Some fossils are not body parts at all. A footprint, tunnel, or leaf impression can be a fossil too. These trace fossils give clues about how living things moved or lived in the past.
Suppose a hillside has lower layers with many shell fossils and upper layers with plant fossils. A scientist can support the explanation that the hillside area changed from a watery environment to a land environment. That explanation uses patterns in both the layers and the fossils. The strongest explanations often use more than one kind of clue.
Rock layers and fossils are most useful when we combine them. A single clue may tell only part of the story, but several clues can support a stronger explanation. Scientists often ask questions such as: Which layer is older? Which layer is younger? What fossils are found in each layer? What does that suggest about the environment? Has erosion changed the shape of the land since those layers formed?
Imagine an area with three visible layers. The bottom layer has shell fossils. The middle layer has no fossils but is partly worn away. The top layer has plant prints. A strong explanation would be that the bottom layer formed first in or near water, then erosion affected the area, and later a younger layer formed in a land environment. This explanation follows the evidence instead of making a random guess.
Building an explanation from patterns means looking for repeated clues and using them together. If lower layers are older, and those lower layers contain aquatic fossils, while younger layers above contain land fossils, the pattern supports the idea that the environment changed over time.
Scientists also compare nearby places. If one cliff and another cliff have similar lower layers with similar fossils, those places may have shared part of the same history. If one place has a valley cutting through the layers, the valley is younger than the layers it cuts through. That is because the layers had to exist before the valley could be carved into them.
When you explain a landscape change, use words that show order: first, next, later, older, and younger. Those words help keep the explanation clear. Earth science often depends on ordering events correctly.
One common example is finding shell fossils far from today's ocean, as [Figure 3] illustrates. A place can be dry land now but still contain shell fossils in older rock layers. That evidence supports the explanation that the area was once covered by water or located much closer to a body of water in the past, and then changed over time.
Another example is a river valley. If layered rocks are visible on both sides of the valley, the layers likely existed before the river cut down through them. The river's action happened later. The landscape changed from a more connected area of rock to a lower valley between higher sides.

Canyons are especially good places to read Earth's story.
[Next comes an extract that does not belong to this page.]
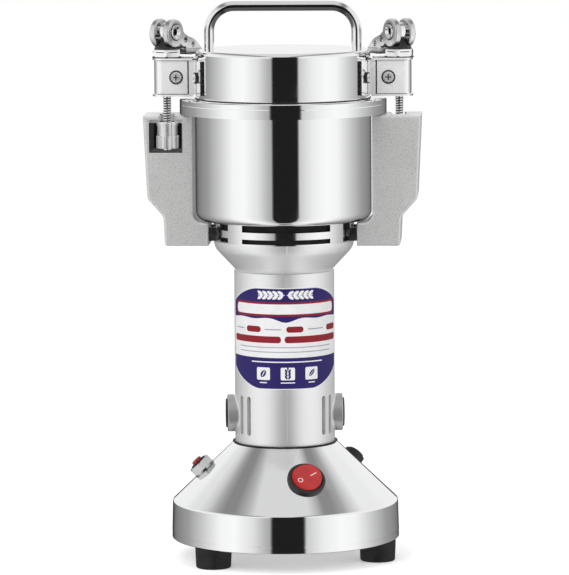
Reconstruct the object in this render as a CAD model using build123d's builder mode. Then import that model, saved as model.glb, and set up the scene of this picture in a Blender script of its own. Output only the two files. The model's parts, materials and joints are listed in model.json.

Their walls reveal many layers at once. Scientists can look from bottom to top and notice changes in color, thickness, and fossils. Then they can explain that the land was built up in layers over time and shaped later by erosion. A canyon is like a giant open book made of stone.
Case study: Explaining a changing place
A student observes a road cut with four layers. The lowest layer has shell fossils. The two middle layers have no visible fossils. The top layer has plant prints, and a small stream has cut into all four layers.
Step 1: Identify the order of the layers
The lowest layer is the oldest. The top layer is the youngest.
Step 2: Use the fossils as clues
Shell fossils suggest the oldest layer formed in or near water. Plant prints in the top layer suggest a land environment later.
Step 3: Explain the stream cut
Because the stream cuts across all four layers, the stream valley is younger than all of them.
Step 4: State the explanation
The place was likely in or near water first, became land later, and then the stream cut into the area after the layers were already there.
Notice that this explanation does not need exact dates. It uses relative time. That fits how geologists often begin: by deciding what happened before and after based on visible evidence.
A beach can also change into another kind of landscape. Sand and shells may collect in one time period, and later the area may become drier and higher. Then rain and streams may carve through it. The clues left in layers and fossils help scientists reconstruct that history. The sequence in [Figure 3] makes this idea easier to see because it shows the same place changing from water to land to a carved valley.
Scientists do not simply look once and decide. They observe carefully, record what they see, and compare clues. A good explanation is based on observations that other people can also check. If several students look at the same rock wall, they should be able to point to the same lower and upper layers and notice the same fossils.
Here is a simple way scientists think: observe, identify patterns, and explain. First, they observe what layers and fossils are present. Next, they identify patterns, such as lower layers being older or shell fossils appearing only in certain layers. Finally, they explain how the landscape changed in a way that fits the evidence.
| Clue | What it may show |
|---|---|
| Lower rock layer | Usually older than the layer above it |
| Upper rock layer | Usually younger than the layer below it |
| Shell or fish fossil in a layer | The area may once have been in or near water |
| Plant print or land footprint in a layer | The area may once have been dry land |
| Valley cutting through layers | The valley formed after the layers were already there |
| Partly missing layer | Erosion may have removed rock before later changes happened |
Table 1. Common clues in rock layers and fossils and what they can suggest about landscape change.
Words like support and suggest are important in science. Evidence supports an explanation. It does not mean every explanation is the only possible one at first. Scientists may gather more evidence and improve their ideas. But the explanation must match the clues that are actually present.
"The Earth has a history, and the rocks help us read it."
If someone says, "This land was always dry," but the lower layers contain many shell fossils, the evidence does not support that claim. A better claim would be, "This area was once underwater or near water and later became dry land." Good science explanations are tied directly to what can be observed.
Learning to read rock and fossil evidence is useful beyond science class. It helps people understand the ground they build on, the places they live, and the natural history of their community. Road builders, park scientists, and museum experts all use evidence from the Earth to learn about the past.
It also helps us appreciate that Earth is always changing. The playground, beach, hill, or river near you may not look the same far in the future. Slow changes can add up. The clues in rocks remind us that even when Earth seems still, it has a long story of change.
When you look at layered rocks now, try thinking like a scientist. Which layer is older? Which is younger? Are there fossils? What kind? Is there evidence that water or wind changed the land later? These questions turn a rock wall into a record of landscape change.